Scientific classification
- Kingdom: Animalia
- Phylum: Chordata
- Class: Aves
- Order: Passeriformes
- Family: Nectariniidae
- Genus: Cinnyris
- Species: C. cupreus
- Binomial name: Cinnyris cupreus (Shaw, 1812)
- Synonyms: Nectarinia cuprea

= Copper sunbird =

- Genus: Cinnyris
- Species: cupreus
- Authority: (Shaw, 1812)
- Conservation status: LC
- Synonyms: Nectarinia cuprea

Species of bird

The copper sunbird (Cinnyris cupreus) is a species of passerine bird in the family Nectariniidae. It is native to tropical Africa, its range extending from Senegal and Guinea in the west to South Sudan and Kenya in the east, and southwards to Angola, Zambia, Zimbabwe and Mozambique.

==Description==
The adult male copper sunbird is about 12.5 cm long. The subspecies C. c. cupreus inhabits the western part of its range and weighs about 7.5 to 11 g. The male C. c. chalceus, from the eastern half, weighs 7.5 to 11 g while the female of both subspecies weighs 7.3 to 10.2 g.

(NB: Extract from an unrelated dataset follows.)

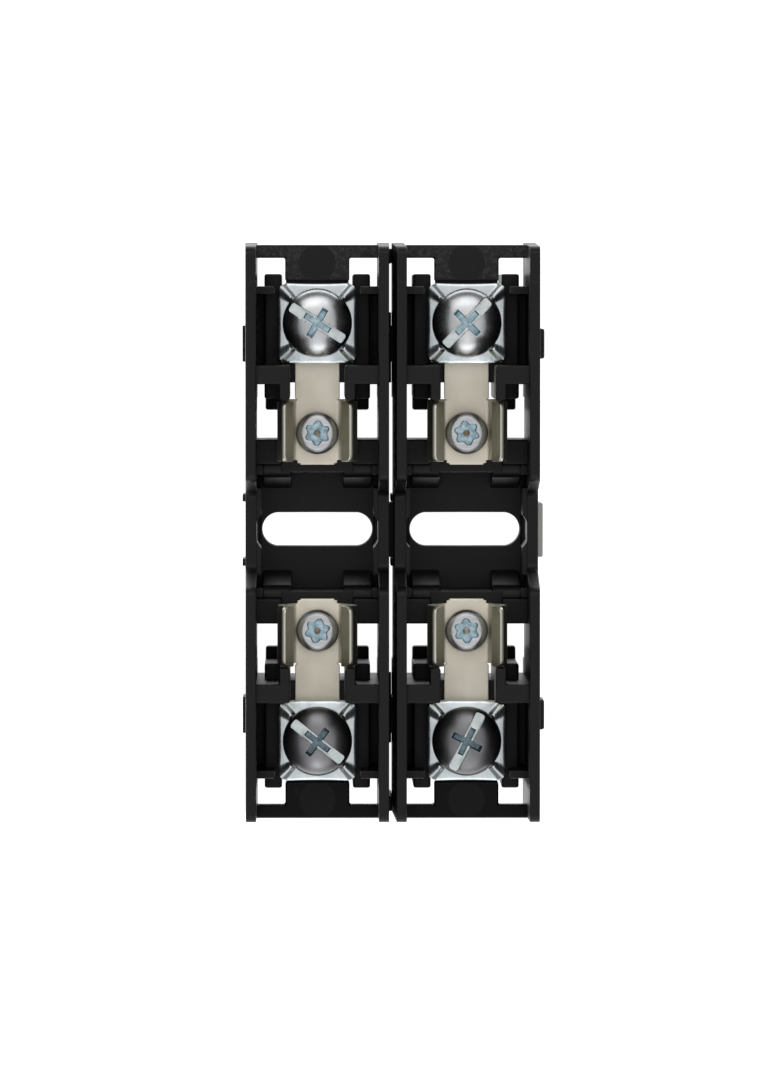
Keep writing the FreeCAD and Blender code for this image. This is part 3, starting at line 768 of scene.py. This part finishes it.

- C. c. cupreus: Senegal to east Democratic Republic of the Congo, Uganda, Ethiopia, west Kenya and west Tanzania
- C. c. chalceus: Angola to southeast Democratic Republic of the Congo, west Zambia, Malawi and Zimbabwe

==Distribution and habitat==
It is found in Angola, Benin, Botswana, Burkina Faso, Burundi, Cameroon, Central African Republic, Chad, Republic of the Congo, Democratic Republic of the Congo, Ivory Coast, Ethiopia, Gabon, Gambia, Ghana, Guinea, Guinea-Bissau, Kenya, Liberia, Malawi, Mali, Mauritania, Mozambique, Namibia, Niger, Nigeria, Rwanda, Senegal, Sierra Leone, South Africa, Sudan, Tanzania, Togo, Uganda, Zambia, and Zimbabwe. It is a non-migratory bird and is resident across its range. Its habitat is mainly savannas, but also includes degraded forest, woodland, marshes, mangroves, coastal thickets and agricultural land.

==Ecology==
The copper sunbird feeds on nectar that it sipps from selected flowers. Some of its favourite trees and plants include Calliandra spp., Leonotis leonurus, Syzygium spp., and Senegalia polyacantha. It also takes fruits, spiders and insects, some of which are caught on the wing.

==Status==
The copper sunbird has a wide range and a large total population. It is a common bird and the International Union for Conservation of Nature has assessed its conservation status as being of "least concern".